> _Brief_: Repeat everything in the material exactly.

> _Given information_:
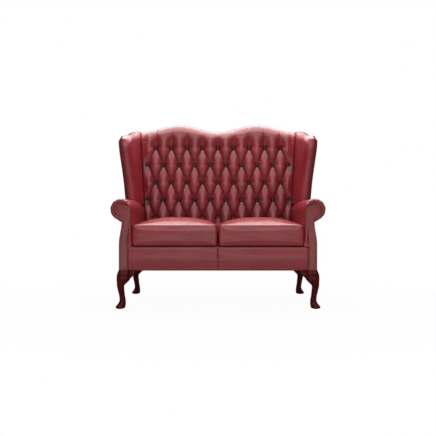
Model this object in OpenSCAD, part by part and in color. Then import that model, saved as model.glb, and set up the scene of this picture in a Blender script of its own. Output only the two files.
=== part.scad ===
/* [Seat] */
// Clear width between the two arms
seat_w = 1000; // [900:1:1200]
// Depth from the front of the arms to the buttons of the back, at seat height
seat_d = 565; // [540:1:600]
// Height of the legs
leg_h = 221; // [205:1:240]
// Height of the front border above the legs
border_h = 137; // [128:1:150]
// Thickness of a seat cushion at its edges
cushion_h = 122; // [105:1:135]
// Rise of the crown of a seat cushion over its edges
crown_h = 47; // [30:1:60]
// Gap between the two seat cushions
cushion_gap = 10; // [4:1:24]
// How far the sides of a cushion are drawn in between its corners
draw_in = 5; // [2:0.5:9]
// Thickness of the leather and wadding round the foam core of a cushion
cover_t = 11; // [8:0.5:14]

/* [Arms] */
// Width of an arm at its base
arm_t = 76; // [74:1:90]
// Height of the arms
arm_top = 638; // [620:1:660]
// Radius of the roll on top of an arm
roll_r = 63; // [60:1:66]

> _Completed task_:
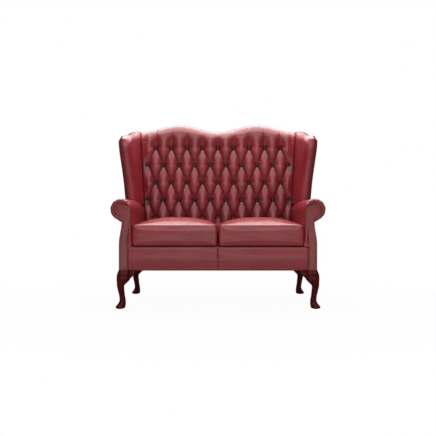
Model this object in OpenSCAD, part by part and in color. Then import that model, saved as model.glb, and set up the scene of this picture in a Blender script of its own. Output only the two files.
=== part.scad ===
/* [Seat] */
// Clear width between the two arms
seat_w = 1000; // [900:1:1200]
// Depth from the front of the arms to the buttons of the back, at seat height
seat_d = 565; // [540:1:600]
// Height of the legs
leg_h = 221; // [205:1:240]
// Height of the front border above the legs
border_h = 137; // [128:1:150]
// Thickness of a seat cushion at its edges
cushion_h = 122; // [105:1:135]
// Rise of the crown of a seat cushion over its edges
crown_h = 47; // [30:1:60]
// Gap between the two seat cushions
cushion_gap = 10; // [4:1:24]
// How far the sides of a cushion are drawn in between its corners
draw_in = 5; // [2:0.5:9]
// Thickness of the leather and wadding round the foam core of a cushion
cover_t = 11; // [8:0.5:14]

/* [Arms] */
// Width of an arm at its base
arm_t = 76; // [74:1:90]
// Height of the arms
arm_top = 638; // [620:1:660]
// Radius of the roll on top of an arm
roll_r = 63; // [60:1:66]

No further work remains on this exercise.